When I visited the sultan’s city I passed with my companions through the painters’ bazaar on my way to the sultan’s palace. We were dressed after the `Iraqí fashion. On returning from the palace in the evening, I passed through the same bazaar, and saw my portrait and those of my companions drawn on a sheet of paper which they had affixed to the wall. Each of us set to examining the other’s portrait [and found that] the likeness was perfect in every respect. I was told that the sultan had ordered them to do this, and that they had come to the palace while we were there and had been observing us and drawing our portraits without our noticing it. This is a custom of theirs, I mean making portraits of all who pass through their country. In fact they have brought this to such perfection that if a stranger commits any offence that obliges him to flee from China, they send his portrait far and wide. A search is then made for him and wheresoever the [person bearing a] resemblance to that portrait is found he is arrested. (Battúta, 1325–1354, pp. 285–286)

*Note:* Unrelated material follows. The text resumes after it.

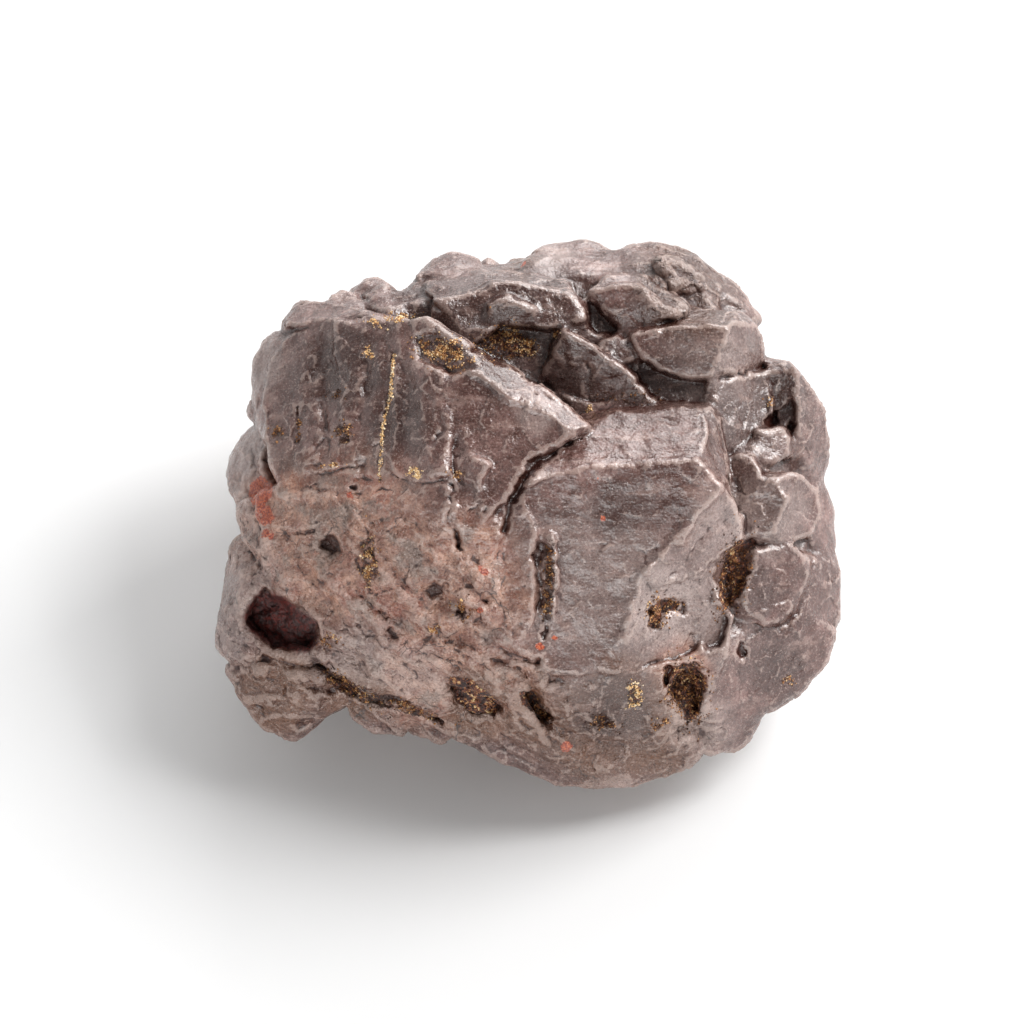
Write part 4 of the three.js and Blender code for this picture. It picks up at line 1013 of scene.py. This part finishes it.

The surveillance extended to all the hostelries in the vast empire as well:

At every post-station in their country they have a hostelry controlled by an officer, who is stationed there with a company of horsemen and footsoldiers. After sunset or later in the evening the officer visits the hostelry with a clerk, registers the name of all travellers staying there for the night, seals up the list, and locks them into the hostelry. After sunrise he returns with his clerk, calls each person by name, and writes a detailed description of them on the list. He then sends a man with them to conduct them to the next post-station and bring back a clearance certificate from the controller there to the effect that all these persons have arrived at the station. If the guide does not produce this document, he is held responsible for them. (Battúta, 1325–1354, p. 287)

The Khan, at least as Polo visited the country, also imposed curfew in the cities every evening. Anyone found outside after a certain hour was arrested, according to him:

Moreover, in the middle of the city there is a great clock — that is to say, a bell — which is struck at night. And after it has struck three times no one must go out in the city, unless it be for the needs of a woman in labour, or of the sick. And those who go about on such errands are bound to carry lanterns with them. Moreover, the established guard at each gate of the city is 1000 armed men; not that you are to imagine this guard is kept up for fear of any attack, but only as a guard of honour for the Sovereign, who resides there, and to prevent thieves from doing mischief in the town. (Polo, The Book of Ser Marco Polo, the Venetian Vol I, 1271–1295, p. 332)

[…]

Guards patrol the city every night in parties of 30 or 40, looking out for any persons who may be abroad at unreasonable hours, i.e. after the great bell hath stricken thrice. If they find any such person he is immediately taken to prison, and examined next morning by the proper officers. (Polo, The Book of Ser Marco Polo, the Venetian Vol I, 1271–1295, p. 368)

It is quite evident that the desire to control money stemmed from an overarching desire to have power and control over subjects, who were then ever so often, in times of war or just frivolous royal spending on palaces or harems or the like, reduced to a toiling collective of nameless serfs.